Inurbarsi

i-nur-bàr-si

Significato Trasferirsi dalla campagna alla città, in relazione al fenomeno dell’urbanesimo

Etimologia verbo parasintetico di conio dantesco, derivato dal latino urbs, ‘città’, con aggiunta del prefisso ‘in-‘.

A prima vista non le daresti più di due o tre secoli, a questa paroletta: una di quelle che nella nostra mente compaiono ornate di grattacieli formicolanti o, al massimo, di fuligginosi camini. Certo non te l’immagini sprizzante da una penna trecentesca.

Eppure, quando Dante vuole descrivere lo stupore delle anime che lo vedono attraversare l’aldilà, questo è precisamente il verbo che usa, o per meglio dire che inventa: “Non altrimenti stupido si turba / lo montanaro, e rimirando ammuta, / quando rozzo e salvatico s’inurba” (Pg XXVI).

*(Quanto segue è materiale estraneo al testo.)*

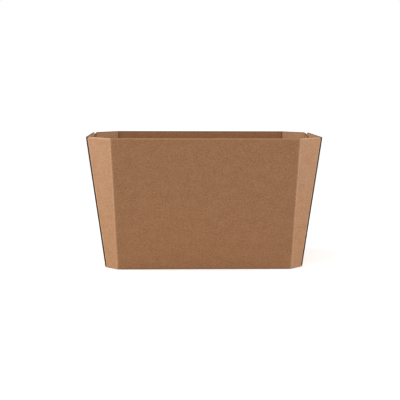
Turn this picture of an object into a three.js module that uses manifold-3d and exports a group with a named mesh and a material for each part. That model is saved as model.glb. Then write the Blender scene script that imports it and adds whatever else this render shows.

Va detto che, come molte parole dantesche, anche ‘inurbarsi’ ha cambiato significato nel corso degli anni. Per Dante indicava il semplice atto di entrare in città dal contado, anche in via momentanea, mentre oggi descrive un trasferimento più o meno definitivo; e questo processo, esteso su larga scala, si traduce nel fenomeno dell’urbanesimo, ossia nel forte afflusso di popolazione verso le città (inurbamento) e nella loro conseguente crescita (urbanizzazione).

Sebbene in misura minore, però, questi fenomeni erano già noti ai tempi di Dante. In effetti proprio in quegli anni Firenze aveva conosciuto un inurbamento senza precedenti, tanto che era stato necessario costruire ben due nuove cinte murarie per contenere le case di recente costruzione.

Se ne lamenta anche Cacciaguida (dal quale evidentemente Dante ha ereditato la tendenza a sacramentare contro le degenerazioni moderne). Secondo l’illustre antenato la “gente nuova” ha finito per corrompere la popolazione fiorentina, la quale se ne stava “sobria e pudica” nella ristretta cerchia delle mura antiche (Par XV). In pratica Cacciaguida è la versione medievale del Milanese imbruttito, diffidente verso tutti i “giargiana” che abitano out of the ring (ossia oltre la circonvallazione esterna).

Del resto i cittadini DOC hanno sempre considerato con una certa ironia gli abitanti del contado, che si trovano disarmati di fronte alle raffinatezze e alle malizie della città. Anche Manzoni non si perita di lanciare qualche frecciatina al suo amato Renzo quando – da bravo “montanaro” che “s’inurba” – se ne resta imbambolato davanti al Duomo di Milano e finisce poi per ficcarsi nel mezzo d’una rivolta.

E in fondo, come in tutti i luoghi comuni, anche in questo c’è un po’ di verità. Io stessa – da milanese adottiva qual sono – ricordo bene lo sconcerto nello scoprire che una città potesse avere più di una stazione, e una stazione più di due binari.

Comunque, provinciali e inurbati di tutto il mondo, consoliamoci: abbiamo un illustre precedente. Proprio quel Virgilio cui Dante si affida nella sua difficile impresa è stato, ai suoi tempi, un contadinotto inurbato. Talmente impacciato da meritare il soprannome di «verginello», a detta di Orazio non sapeva vestirsi né pettinarsi, e neppure reggere gli scherzi. Ma poco importava, giacché «per bontà va innanzi a tutti, è amico, / e chiude in rozzo corpo un alto ingegno» (Satira I).

Inoltre, a dirla tutta: è davvero così infamante fare come quel montanaro che «rimirando ammuta» davanti alla bellezza di una città? Chissà, forse è proprio chi arriva dall’esterno che riesce a godersi appieno ciò che il cittadino quasi non vede più. L’importante è riuscire a tenersi quella meraviglia stretta stretta, mentre si impara a orientarsi per le strade e a prendere i treni giusti.